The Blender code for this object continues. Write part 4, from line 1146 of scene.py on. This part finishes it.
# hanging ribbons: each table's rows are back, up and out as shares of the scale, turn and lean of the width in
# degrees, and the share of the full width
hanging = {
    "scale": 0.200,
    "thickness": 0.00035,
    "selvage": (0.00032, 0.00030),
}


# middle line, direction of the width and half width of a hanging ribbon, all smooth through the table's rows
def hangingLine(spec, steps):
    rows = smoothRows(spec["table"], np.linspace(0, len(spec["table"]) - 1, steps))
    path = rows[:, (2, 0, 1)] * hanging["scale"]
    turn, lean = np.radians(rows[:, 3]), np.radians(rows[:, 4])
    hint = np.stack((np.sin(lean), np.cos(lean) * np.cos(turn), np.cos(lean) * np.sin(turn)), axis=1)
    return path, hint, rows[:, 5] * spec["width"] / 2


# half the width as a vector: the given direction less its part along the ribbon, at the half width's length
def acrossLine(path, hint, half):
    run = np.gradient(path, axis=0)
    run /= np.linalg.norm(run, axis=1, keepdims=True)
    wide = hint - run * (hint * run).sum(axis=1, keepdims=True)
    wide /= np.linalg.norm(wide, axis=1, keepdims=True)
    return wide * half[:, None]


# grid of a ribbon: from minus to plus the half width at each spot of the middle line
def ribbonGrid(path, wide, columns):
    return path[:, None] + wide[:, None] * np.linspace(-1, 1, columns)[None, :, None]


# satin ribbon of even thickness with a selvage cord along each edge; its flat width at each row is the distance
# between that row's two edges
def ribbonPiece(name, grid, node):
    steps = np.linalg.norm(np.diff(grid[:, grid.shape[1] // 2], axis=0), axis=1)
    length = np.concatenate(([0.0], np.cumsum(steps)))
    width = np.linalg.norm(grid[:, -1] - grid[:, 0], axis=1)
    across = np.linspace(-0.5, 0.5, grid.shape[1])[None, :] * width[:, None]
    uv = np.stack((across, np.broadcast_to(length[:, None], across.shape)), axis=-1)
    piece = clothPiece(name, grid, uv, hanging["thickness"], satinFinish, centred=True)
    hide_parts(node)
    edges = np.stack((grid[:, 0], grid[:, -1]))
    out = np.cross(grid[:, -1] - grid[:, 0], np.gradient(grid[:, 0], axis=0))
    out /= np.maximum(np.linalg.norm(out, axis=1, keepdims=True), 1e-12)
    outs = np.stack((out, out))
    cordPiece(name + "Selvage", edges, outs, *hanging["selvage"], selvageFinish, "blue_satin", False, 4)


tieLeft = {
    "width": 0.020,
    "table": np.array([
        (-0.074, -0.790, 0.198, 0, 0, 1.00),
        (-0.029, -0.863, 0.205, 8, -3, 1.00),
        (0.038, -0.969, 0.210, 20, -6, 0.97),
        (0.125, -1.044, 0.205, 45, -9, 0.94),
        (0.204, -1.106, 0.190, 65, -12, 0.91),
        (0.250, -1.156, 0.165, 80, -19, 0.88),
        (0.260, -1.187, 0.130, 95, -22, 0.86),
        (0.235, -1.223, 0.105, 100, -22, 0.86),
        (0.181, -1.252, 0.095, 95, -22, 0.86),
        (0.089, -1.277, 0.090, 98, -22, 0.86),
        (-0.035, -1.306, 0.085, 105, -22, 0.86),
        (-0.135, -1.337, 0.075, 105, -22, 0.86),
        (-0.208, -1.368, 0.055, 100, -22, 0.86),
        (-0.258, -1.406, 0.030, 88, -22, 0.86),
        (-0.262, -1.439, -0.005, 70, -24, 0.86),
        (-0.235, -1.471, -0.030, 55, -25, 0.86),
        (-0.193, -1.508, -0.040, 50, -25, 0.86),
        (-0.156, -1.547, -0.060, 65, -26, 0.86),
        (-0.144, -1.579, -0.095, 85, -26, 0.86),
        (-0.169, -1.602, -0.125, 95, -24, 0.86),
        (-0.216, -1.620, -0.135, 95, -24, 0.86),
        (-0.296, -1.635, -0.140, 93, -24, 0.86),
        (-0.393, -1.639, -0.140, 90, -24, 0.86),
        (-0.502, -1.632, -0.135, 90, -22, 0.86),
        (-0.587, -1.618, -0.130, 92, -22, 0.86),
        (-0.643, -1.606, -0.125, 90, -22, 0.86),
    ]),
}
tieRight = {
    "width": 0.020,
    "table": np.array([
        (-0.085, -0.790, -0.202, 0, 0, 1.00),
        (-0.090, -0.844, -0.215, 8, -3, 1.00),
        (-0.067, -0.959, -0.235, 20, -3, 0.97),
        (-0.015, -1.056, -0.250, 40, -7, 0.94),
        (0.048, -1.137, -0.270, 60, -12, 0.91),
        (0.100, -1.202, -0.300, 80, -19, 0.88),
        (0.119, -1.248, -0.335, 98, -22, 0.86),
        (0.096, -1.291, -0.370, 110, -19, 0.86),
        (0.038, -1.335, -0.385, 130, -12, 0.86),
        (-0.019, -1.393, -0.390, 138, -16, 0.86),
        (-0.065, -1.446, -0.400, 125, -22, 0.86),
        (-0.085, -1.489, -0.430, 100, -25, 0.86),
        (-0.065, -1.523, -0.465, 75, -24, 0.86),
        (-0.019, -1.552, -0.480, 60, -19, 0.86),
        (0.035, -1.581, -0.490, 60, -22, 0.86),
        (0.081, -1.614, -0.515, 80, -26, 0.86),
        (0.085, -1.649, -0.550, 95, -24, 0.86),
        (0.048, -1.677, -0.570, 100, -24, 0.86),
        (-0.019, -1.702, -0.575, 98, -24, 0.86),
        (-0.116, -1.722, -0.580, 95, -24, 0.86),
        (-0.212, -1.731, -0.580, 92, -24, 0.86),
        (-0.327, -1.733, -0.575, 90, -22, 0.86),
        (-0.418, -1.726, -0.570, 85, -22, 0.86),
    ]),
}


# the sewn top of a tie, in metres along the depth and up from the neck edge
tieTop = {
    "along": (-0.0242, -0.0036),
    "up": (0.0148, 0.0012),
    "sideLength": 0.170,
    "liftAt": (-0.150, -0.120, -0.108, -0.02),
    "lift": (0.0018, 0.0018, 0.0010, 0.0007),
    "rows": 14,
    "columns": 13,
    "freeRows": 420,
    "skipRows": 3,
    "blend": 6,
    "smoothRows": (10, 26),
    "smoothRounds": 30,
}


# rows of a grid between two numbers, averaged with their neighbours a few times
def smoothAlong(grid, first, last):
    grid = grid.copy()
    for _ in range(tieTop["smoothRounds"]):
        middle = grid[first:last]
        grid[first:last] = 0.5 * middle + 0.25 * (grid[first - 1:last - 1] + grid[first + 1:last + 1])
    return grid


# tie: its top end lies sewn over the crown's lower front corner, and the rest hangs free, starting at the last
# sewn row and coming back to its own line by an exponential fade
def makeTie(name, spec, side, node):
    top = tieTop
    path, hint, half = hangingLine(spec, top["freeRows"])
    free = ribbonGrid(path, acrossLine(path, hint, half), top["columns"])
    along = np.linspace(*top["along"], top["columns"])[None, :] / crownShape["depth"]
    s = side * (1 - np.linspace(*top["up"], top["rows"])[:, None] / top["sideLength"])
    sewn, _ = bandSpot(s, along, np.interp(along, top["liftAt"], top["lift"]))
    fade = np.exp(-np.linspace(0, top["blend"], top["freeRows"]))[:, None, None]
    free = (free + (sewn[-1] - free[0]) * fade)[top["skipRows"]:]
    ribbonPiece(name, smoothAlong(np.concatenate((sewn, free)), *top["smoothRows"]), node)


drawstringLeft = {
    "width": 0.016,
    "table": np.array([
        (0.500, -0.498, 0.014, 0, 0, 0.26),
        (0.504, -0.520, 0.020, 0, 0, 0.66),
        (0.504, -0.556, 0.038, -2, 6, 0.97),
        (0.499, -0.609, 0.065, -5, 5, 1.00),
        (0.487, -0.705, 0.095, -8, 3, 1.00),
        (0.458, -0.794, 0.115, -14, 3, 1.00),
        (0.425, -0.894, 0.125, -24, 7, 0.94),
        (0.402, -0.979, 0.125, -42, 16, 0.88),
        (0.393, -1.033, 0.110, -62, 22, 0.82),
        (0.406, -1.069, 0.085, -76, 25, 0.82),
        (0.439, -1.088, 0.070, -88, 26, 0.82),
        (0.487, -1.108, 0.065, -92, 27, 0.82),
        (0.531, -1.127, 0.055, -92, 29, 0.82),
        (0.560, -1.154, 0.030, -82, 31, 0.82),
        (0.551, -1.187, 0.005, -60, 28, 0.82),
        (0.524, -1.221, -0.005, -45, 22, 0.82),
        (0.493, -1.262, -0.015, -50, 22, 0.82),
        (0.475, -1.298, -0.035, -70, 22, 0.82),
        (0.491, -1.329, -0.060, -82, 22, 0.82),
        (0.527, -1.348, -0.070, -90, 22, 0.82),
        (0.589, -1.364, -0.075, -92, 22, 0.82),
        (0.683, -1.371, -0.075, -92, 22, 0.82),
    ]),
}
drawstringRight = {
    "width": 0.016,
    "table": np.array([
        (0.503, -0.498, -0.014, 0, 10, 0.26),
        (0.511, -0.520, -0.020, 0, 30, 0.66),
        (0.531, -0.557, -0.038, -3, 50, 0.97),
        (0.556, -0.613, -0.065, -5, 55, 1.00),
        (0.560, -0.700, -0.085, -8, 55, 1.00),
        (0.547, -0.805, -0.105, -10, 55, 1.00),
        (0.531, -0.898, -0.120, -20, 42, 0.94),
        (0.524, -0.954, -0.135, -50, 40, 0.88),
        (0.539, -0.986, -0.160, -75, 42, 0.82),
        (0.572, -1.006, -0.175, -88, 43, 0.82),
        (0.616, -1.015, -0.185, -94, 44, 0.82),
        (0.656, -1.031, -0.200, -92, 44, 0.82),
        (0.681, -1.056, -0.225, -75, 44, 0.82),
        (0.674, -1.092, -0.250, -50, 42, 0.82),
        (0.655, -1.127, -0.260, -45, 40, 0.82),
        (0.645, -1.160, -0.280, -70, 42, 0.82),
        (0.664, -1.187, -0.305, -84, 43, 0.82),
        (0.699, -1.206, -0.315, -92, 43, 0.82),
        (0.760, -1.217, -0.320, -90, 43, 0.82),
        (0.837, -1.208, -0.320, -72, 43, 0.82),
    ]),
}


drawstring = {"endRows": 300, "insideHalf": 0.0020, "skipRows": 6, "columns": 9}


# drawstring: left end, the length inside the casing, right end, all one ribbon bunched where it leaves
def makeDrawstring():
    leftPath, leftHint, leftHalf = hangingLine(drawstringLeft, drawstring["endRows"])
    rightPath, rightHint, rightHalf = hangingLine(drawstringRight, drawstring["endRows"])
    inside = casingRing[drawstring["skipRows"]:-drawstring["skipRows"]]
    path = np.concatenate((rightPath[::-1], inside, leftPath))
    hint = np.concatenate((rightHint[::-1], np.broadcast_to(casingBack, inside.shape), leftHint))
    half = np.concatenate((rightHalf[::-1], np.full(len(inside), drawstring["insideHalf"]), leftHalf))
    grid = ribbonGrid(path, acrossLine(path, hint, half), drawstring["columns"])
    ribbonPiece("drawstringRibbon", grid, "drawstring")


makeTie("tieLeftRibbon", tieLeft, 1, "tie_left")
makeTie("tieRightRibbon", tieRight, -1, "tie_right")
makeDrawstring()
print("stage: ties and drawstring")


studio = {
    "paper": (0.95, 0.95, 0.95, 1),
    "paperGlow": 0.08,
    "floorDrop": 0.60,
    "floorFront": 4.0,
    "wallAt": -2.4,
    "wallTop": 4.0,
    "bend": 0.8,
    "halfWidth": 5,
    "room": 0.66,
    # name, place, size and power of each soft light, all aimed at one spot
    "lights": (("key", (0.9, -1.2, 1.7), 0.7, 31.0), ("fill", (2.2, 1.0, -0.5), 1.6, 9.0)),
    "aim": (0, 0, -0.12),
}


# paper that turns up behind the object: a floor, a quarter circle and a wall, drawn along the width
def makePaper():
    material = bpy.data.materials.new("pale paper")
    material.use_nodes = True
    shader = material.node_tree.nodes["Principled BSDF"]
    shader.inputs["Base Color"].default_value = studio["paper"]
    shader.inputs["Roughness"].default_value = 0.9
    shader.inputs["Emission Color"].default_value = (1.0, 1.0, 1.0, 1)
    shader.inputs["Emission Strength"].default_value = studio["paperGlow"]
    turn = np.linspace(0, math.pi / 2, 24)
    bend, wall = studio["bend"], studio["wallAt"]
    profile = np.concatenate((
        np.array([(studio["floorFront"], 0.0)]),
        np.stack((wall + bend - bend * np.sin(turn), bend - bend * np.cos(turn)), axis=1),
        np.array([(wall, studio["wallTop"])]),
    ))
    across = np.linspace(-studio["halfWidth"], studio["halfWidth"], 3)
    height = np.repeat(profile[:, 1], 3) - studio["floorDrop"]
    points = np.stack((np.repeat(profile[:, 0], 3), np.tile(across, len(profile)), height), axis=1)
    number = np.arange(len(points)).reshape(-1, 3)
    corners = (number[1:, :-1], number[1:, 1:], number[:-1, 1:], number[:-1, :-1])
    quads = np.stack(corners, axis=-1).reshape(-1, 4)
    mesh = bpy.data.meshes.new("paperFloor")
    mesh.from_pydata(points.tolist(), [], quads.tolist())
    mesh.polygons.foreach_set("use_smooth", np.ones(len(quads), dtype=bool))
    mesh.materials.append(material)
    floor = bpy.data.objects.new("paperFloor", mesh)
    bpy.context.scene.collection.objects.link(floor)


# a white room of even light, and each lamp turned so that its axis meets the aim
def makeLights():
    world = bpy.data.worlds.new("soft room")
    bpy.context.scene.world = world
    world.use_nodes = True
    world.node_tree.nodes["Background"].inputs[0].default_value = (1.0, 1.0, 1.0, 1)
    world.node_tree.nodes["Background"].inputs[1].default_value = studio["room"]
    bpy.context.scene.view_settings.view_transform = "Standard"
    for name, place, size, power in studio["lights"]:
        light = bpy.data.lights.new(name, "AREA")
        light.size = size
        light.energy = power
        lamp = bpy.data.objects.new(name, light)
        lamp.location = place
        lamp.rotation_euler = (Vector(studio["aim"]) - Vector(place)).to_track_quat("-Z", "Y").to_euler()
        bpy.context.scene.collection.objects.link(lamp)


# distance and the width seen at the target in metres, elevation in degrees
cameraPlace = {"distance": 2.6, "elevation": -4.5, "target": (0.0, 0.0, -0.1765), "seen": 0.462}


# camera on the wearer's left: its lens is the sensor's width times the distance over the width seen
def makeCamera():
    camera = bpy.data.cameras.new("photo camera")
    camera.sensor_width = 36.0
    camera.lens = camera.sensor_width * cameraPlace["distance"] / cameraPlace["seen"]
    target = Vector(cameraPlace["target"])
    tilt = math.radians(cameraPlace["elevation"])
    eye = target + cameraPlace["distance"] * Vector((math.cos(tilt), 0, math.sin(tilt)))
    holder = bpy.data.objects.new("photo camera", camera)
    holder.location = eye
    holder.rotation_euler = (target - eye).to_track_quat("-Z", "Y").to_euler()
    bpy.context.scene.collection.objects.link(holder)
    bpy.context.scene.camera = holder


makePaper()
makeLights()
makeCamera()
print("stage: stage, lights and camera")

------------------------------

Identify the lines above that contain the word "scene", then copy them.

**The completed task:**
The Blender code for this object continues. Write part 4, from line 1146 of scene.py on. This part finishes it.
    bpy.context.scene.collection.objects.link(floor)
    bpy.context.scene.world = world
    bpy.context.scene.view_settings.view_transform = "Standard"
        bpy.context.scene.collection.objects.link(lamp)
    bpy.context.scene.collection.objects.link(holder)
    bpy.context.scene.camera = holder